Beasts of the Southern Wild (Benh Zeitlin, 2012) Probably my favorite film of this decade, Benh Zeitlin's first full-length feature is a miracle. Adapted by Lucy Alibar from her play Juicy and Delicious, this lovely, lyrical film takes place in a Louisiana bayou in the aftermath of hurricane Katrina. Wink and his daughter Hushpuppy (played by revelatory first-time actors Dwight Henry and Quvenzhané Wallis, who won a deserved Oscar nomination for her stunning work) love their life in The Bathtub, primitive though we may find it. And when government-type outsiders try to take them away, they fight to stay. This film is unspeakably gorgeous on every level, and the incredibly lived-in performances make this thorny, touching father-daughter relationship one of the all-time greats.

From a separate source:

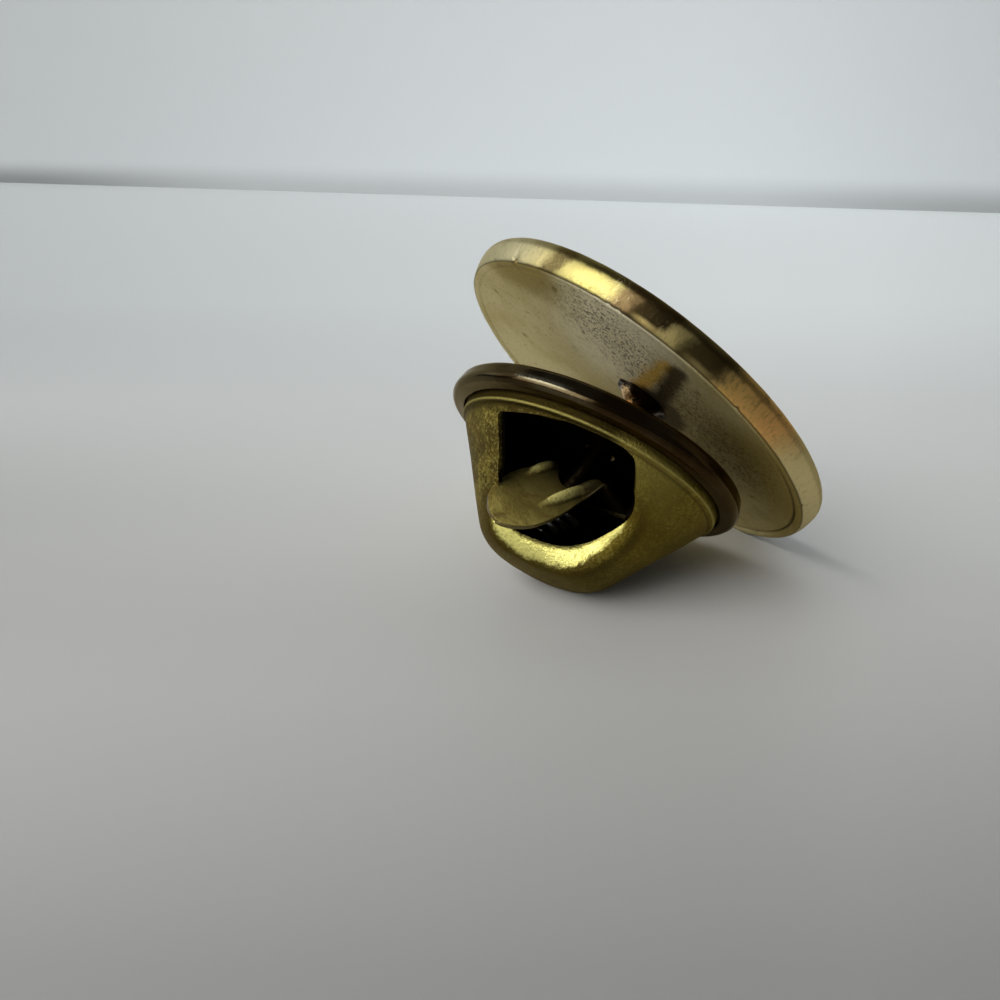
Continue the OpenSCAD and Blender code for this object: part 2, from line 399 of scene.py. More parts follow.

To Kill A Mockingbird (Robert Mulligan, 1962) Perhaps the greatest page-to-screen adaptation of all time, this adaptation of Harper Lee's novel is pitch perfect, and nowhere morseso than in Gregory Peck's wonderful performance as Southern lawyer and all-around good man Atticus Finch. Though the story is told from his young daughter Scout's point of view, so it could just as easily be a brother-sister movie, the heart of the film is in the relationship between father and daughter. And a more honest encapsulation of the perfect parent-child relationship you won't find in any film before or since.